Fogging, Rattles, or Movement
Interior fog on the inside of the glass that lingers, condensation trapped where it didn't used to form, a faint rattle from the panel over bumps, or any sense that the glass can be nudged or moved all point to a seal or seating issue. None of these should occur with a fully cured, properly bonded pane.
What to Do If You Notice Any of These
Don't try to patch or seal anything yourself — adding sealant from a hardware store over a urethane bond usually traps the problem rather than fixing it, and it can complicate a proper repair. Instead, reach out to us. Our work is backed by a lifetime workmanship warranty, and we use OEM-quality glass and materials, so if something about the seal isn't right, we want to make it right.
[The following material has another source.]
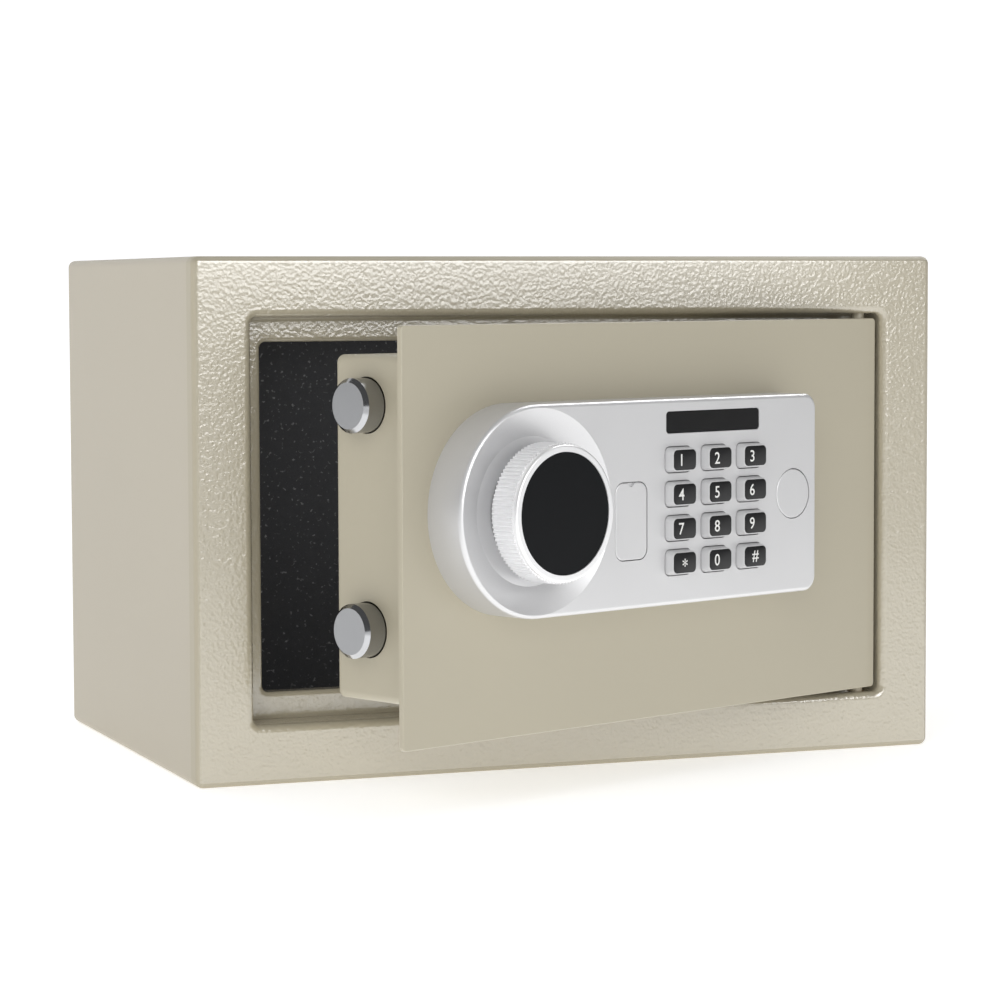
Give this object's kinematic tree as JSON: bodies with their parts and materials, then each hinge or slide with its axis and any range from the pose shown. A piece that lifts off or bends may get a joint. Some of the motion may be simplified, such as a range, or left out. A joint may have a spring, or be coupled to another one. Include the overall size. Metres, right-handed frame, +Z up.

Because we're mobile, we can come back out to you across Arizona and Florida to inspect the installation, and when an appointment is needed we frequently offer next-day availability. Catching a seal concern early is always easier than dealing with the after-effects of trapped water down the road.
Putting It All Together
Replacing the quarter glass on a Ford Mustang is precise work, and the bond that holds it is what protects the car from water, wind, and noise while keeping the look clean and integrated. Once our technicians have set your new glass, the rest is a brief partnership: you give the adhesive a calm, undisturbed window to reach full strength, and that seal rewards you with years of quiet, leak-free driving.
Remember the rhythm of the first day — respect the safe-drive-away time, close doors gently with a window cracked, keep pressure washers and the car wash at bay, leave any tape in place, and park with your local climate in mind, whether that's desert heat or Gulf Coast humidity. Then keep an eye out for the warning signs in the days that follow, and lean on us if anything seems off. With a little attention up front, your Mustang's new quarter glass will do exactly what it's supposed to: blend in, seal tight, and stay out of mind.